On a positive note, however, the group said the recent US tariffs on Malaysian palm oil are expected to have minimal impact, given the company’s low export of palm oil to the US market.
“Against this backdrop, our competitive advantage in producing low contaminant oils as well as the continuation of our operation efficiency initiatives will be key to maintaining a satisfactory financial performance,” IOI Corp said.
Further, the operating environment for its oleochemical sub-segment is also expected to remain challenging, as US trade tariffs and ongoing geopolitical tensions will continue to influence global trade flows and purchasing patterns.
“Industry overcapacity and high raw material price remain headwinds, exerting pressure on both sales volume and profit margins,” the group noted.
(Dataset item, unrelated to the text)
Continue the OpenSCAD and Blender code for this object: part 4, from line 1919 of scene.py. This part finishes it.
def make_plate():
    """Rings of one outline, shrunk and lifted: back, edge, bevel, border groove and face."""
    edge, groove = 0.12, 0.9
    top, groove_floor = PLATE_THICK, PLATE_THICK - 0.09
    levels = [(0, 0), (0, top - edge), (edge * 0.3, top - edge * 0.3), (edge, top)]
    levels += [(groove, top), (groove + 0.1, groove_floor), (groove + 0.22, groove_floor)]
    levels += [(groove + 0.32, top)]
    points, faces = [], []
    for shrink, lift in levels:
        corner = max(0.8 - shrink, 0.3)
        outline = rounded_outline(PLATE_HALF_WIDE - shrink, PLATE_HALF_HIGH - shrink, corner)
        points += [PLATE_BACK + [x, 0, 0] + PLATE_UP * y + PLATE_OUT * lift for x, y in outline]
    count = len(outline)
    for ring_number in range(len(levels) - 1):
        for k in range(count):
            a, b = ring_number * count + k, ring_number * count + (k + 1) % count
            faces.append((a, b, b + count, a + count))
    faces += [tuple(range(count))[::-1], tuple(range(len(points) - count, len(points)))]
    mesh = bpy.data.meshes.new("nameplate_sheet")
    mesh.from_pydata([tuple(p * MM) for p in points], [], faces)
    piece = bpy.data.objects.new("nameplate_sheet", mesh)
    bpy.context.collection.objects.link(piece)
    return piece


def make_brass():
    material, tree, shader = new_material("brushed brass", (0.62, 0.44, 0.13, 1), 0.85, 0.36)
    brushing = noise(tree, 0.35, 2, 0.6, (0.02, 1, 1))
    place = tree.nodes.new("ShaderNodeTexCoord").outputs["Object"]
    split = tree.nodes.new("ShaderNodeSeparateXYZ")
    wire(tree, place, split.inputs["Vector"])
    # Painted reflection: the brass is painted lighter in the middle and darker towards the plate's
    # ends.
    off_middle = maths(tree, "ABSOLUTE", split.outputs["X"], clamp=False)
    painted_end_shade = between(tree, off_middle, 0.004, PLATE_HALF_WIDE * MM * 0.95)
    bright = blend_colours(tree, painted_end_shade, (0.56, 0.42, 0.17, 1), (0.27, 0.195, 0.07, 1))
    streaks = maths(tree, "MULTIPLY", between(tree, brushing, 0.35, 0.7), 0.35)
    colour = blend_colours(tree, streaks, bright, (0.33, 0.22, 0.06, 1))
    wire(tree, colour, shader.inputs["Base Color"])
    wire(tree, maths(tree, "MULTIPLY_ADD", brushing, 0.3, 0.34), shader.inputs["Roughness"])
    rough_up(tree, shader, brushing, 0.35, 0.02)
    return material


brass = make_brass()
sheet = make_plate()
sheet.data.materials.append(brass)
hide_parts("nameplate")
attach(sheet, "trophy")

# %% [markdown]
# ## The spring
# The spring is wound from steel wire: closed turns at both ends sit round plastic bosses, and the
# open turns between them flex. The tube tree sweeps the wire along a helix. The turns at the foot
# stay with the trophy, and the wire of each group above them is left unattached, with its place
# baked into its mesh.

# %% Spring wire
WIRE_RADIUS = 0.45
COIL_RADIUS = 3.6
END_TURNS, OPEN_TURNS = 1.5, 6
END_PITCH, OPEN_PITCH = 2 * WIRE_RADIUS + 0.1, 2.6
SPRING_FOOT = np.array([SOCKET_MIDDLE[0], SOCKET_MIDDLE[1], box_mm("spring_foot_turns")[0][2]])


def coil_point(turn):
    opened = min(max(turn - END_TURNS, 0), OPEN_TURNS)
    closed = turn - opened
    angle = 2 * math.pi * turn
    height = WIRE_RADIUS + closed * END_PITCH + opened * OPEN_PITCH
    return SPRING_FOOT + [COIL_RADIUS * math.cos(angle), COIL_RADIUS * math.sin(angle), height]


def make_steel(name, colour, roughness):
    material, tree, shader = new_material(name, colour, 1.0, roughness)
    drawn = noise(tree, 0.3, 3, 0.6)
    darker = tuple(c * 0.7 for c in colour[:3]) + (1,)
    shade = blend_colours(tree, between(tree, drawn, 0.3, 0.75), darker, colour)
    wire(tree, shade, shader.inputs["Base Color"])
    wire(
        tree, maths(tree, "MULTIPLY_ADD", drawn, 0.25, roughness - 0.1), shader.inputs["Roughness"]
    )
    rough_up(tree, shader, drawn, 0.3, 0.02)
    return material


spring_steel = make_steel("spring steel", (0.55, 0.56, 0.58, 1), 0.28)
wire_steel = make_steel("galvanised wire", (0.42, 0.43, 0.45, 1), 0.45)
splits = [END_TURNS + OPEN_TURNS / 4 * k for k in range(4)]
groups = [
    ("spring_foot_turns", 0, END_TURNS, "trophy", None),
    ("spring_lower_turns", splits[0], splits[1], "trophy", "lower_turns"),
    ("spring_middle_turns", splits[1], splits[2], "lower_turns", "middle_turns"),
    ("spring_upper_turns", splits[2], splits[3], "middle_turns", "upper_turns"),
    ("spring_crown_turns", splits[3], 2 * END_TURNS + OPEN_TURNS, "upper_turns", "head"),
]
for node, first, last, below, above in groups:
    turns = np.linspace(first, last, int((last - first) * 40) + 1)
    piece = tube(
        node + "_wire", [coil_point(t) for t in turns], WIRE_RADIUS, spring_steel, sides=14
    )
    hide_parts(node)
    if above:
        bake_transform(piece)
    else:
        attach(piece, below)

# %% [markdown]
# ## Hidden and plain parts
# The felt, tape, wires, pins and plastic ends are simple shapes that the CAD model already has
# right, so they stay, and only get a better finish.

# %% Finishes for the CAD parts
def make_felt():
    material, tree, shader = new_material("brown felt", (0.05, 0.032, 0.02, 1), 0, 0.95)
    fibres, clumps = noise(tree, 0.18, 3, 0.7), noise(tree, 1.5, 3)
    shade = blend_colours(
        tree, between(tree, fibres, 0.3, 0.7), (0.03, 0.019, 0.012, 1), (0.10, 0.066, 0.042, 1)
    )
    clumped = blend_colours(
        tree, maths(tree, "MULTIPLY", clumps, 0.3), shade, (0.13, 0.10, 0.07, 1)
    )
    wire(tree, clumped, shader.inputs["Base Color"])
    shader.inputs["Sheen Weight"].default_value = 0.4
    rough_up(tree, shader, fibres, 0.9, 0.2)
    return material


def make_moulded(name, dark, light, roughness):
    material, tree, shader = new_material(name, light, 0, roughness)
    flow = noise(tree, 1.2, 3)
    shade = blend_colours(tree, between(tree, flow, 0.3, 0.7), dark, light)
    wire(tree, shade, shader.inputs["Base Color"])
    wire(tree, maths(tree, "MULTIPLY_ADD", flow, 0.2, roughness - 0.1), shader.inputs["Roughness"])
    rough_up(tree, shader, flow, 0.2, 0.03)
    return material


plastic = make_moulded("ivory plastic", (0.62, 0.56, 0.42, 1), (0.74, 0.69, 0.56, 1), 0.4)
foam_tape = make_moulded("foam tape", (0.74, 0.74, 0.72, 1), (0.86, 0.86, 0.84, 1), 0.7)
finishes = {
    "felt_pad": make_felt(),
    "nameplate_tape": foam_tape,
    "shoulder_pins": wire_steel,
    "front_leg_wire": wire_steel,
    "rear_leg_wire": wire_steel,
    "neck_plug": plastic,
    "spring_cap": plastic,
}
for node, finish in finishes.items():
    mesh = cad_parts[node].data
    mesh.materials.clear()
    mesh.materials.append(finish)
Meanwhile, IOI Corp said the implementation of the EU Deforestation Regulation now scheduled for December 2025 may disrupt trade flows into Europe but could also create opportunities for certified sustainable producers like the group.
As for the specialty fats sub-segment, represented by IOI Corp’s associate company Bunge Loders Croklaan (BLC), sales margins particularly for cocoa butter equivalents are expected to remain good, although the sales margin in BLC’s US operations may be affected by the additional tariffs on imports of palm raw material. Overall, the company anticipates the sub-segment’s performance to remain satisfactory.
IOI Corp said while FY26 presents a dynamic and evolving landscape, it remains confident in its ability to navigate the market volatilities.